Avustralya'daki Sydney Üniversitesi ve RMIT Üniversitesi'nden araştırmacılar, kuantum ölçümünde önemli bir ilerleme kaydederek Heisenberg belirsizlik ilkesini aşmayı başardı. Bu çığır açan gelişme, parçacıkların hem konumunu hem de momentumunu aynı anda hassas bir şekilde ölçme potansiyeli sunarak kuantum sensör teknolojilerinde yeni ufuklar açıyor.
Heisenberg belirsizlik ilkesi, bir parçacığın hem konumunun hem de momentumunun aynı anda kesin olarak bilinemeyeceğini belirtir ve bu durum, ultra hassas kuantum sensörlerinin geliştirilmesinde uzun süredir bir engel teşkil ediyordu. Ancak Sydney ve RMIT'li bilim insanları, kuantum hesaplama için geliştirilmiş özel bir kuantum durumu olan 'grid state' kullanarak bu kısıtlamayı aştı. Bu yöntemle, belirsizliği ölçümün kritik olmayan yönlerine kaydırarak hem konum hem de momentumda yüksek hassasiyet elde edildi.
Araştırmacılar, bu yeni teknikle yarım nanometrelik belirsizliklerle ölçümler yapabildiklerini ve yoctonewton seviyesindeki (bir Newton'un trilyonda birinin trilyonda biri) kuvvetleri dahi algılayabildiklerini bildirdi. Bu hassasiyet, yaklaşık 30 oksijen molekülünün ağırlığını tespit etmeye eşdeğerdir ve kuantum sensörlerinin yeteneklerini önemli ölçüde artırma potansiyeli taşıyor.

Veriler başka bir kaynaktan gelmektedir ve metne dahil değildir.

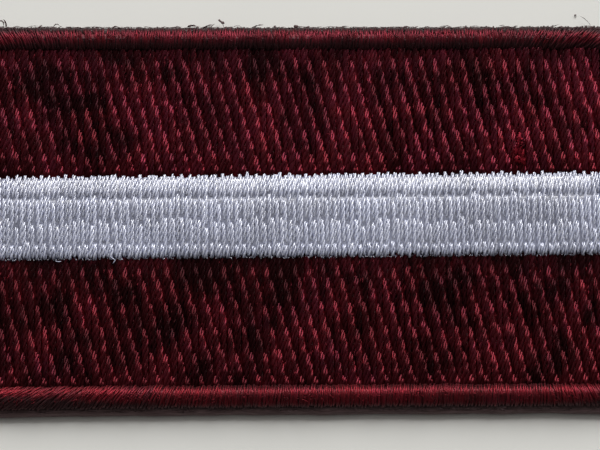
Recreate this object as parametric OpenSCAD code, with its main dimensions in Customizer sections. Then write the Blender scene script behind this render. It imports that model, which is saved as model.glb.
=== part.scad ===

Bu ilerlemenin potansiyel uygulamaları oldukça geniş bir yelpazeyi kapsıyor. Kuantum sensörleri, yerçekimi dalgalarını tespit eden gözlemevlerinden navigasyon sistemlerine, tıbbi görüntülemeden malzeme analizine ve astrofizik araştırmalarına kadar birçok alanda devrim yaratabilir. Özellikle GPS sinyallerinin zayıf olduğu derin denizaltı, yer altı ve uzay gibi ortamlarda kuantum navigasyon sistemleri büyük önem taşıyor. Ayrıca, bu hassasiyet çevresel izleme ve temel fizik araştırmalarında da yeni kapılar aralayabilir.
Bu çığır açan çalışma, Sydney Üniversitesi'nden deneysel fizikçiler ile RMIT Üniversitesi, Melbourne Üniversitesi, Macquarie Üniversitesi ve Bristol Üniversitesi'nden teorisyenlerin ortaklığıyla gerçekleştirildi. Bu uluslararası işbirliği, farklı kurumların ve ülkelerin bir araya gelerek bilimsel ilerlemeyi nasıl hızlandırabileceğinin bir kanıtı olarak öne çıkıyor. Kuantum teknolojileri alanındaki bu ilerleme, geleceğin ultra hassas sensörlerinin geliştirilmesi için sağlam bir temel oluşturuyor ve kuantum dünyasına dair anlayışımızı derinleştirme potansiyeli taşıyor.